Certains parviennent à une harmonie totale en investissant dans d’autres centres d’intérêts quand le milieu professionnel déçoit, ils optent pour le resserrement des liens familiaux ou la pratique d’une activité secondaire gratifiante, sport, association. Ils démontrent leur perméabilité psychique aux possibilités créatrices de bien-être et de confort moral.

La question de la recette du bonheur est portée en permanence à l’adresse du psychothérapeute comme si son expérience de prise en charge de l’âme humaine le rendait détenteur des clefs ouvrant des portes derrière lesquelles se trouveraient la jouissance, l’absence de souffrance, la solution de tous les maux. La déraison couronnait le Prozac, un antidépresseur, sur le trône de la pilule du bonheur. Ses effets secondaires ont temporisé un engouement grandissant relayé par tous ces ouvrages prometteurs d’un «  prêt à mettre en pratique », facile, sans efforts à accomplir. Finalement le bonheur c’est quoi ? Un état de plénitude total, une satisfaction de tous les désirs, une accession à la toute-puissance des divinités ? Il ressemblerait alors à un idéal impossible à atteindre ! Sa notion de degré se perçoit au quotidien dans l’inventaire des petits et des grands bonheurs. Il ne saurait advenir sans une profonde implication dans l’accomplissement des actions, sans se donner des buts émanant d’une décision personnelle et se concentrer sur la poursuite de ces buts. On voit poindre là un élément important qui réside dans le sens à donner à sa vie. La tournure qu’elle emprunte s’oriente dès lors vers un projet de vie bien identifié, un engagement sans ambiguïté à travers une relation mutuelle entre effort et but ; une volonté d’harmonie vers laquelle tendraient les buts. Le bonheur entrevu de cette manière serait une série d’apprentissage où des corrections à apporter surgiraient en fonction des embûches rencontrées, tentative de maintien d’un équilibre intérieur et d’une humeur constante. Il ne saurait se fixer définitivement en chacun, mais serait modulé au fil des évènements extérieurs et de leur incidence sur la psyché.

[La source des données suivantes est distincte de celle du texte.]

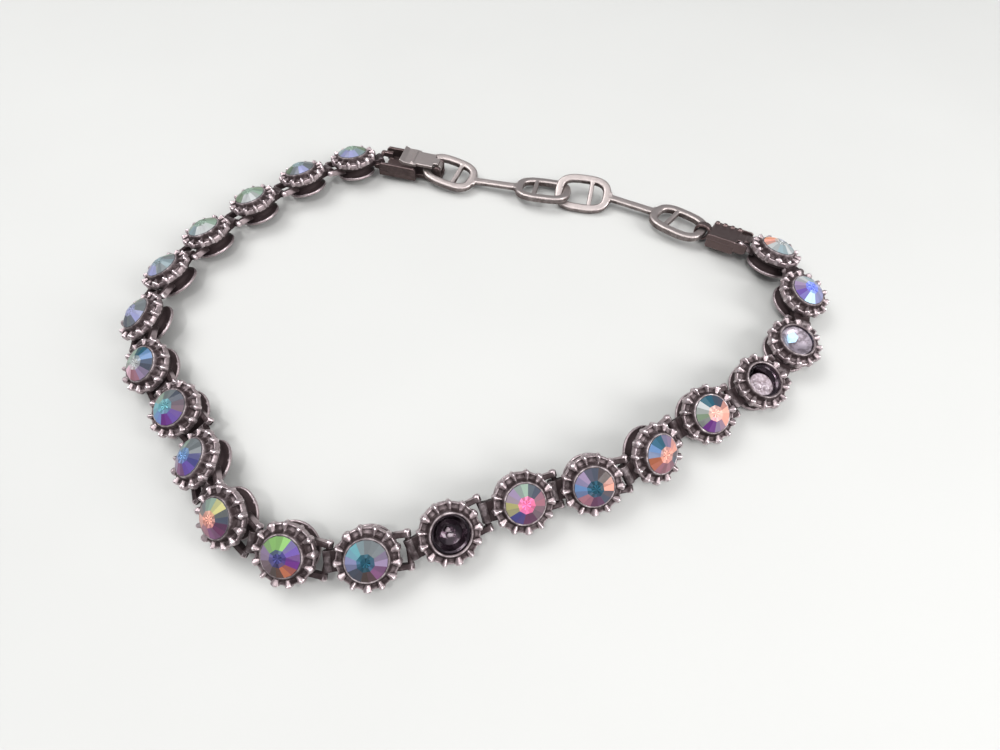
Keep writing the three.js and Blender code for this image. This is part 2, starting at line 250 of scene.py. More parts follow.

Qu’est-ce qui empêche d’être heureux ? Les interdits énoncés ou non dits dans son milieu familial ou son groupe d’appartenance : « Tu ne mérites pas, tu n’as pas droit », les buts contradictoires et les possibilités d’action incompatibles quand les pensées sont en opposition avec les actions, la cacophonie des croyances, des valeurs, des choix disparates synonymes de désordres et de confusion. S’autoriser à être heureux dans une société qui n’offre rien sur le plan culturel à ses membres en attente de mise en valeur de ses potentialités, est un véritable exploit. Mais est-ce une raison pour ne pas être en quête de bonheur combien même serait-il fugace fugitif ? Les mots qui lui conviennent le plus sont : estime de soi, décision, tolérance, harmonie, satisfaction.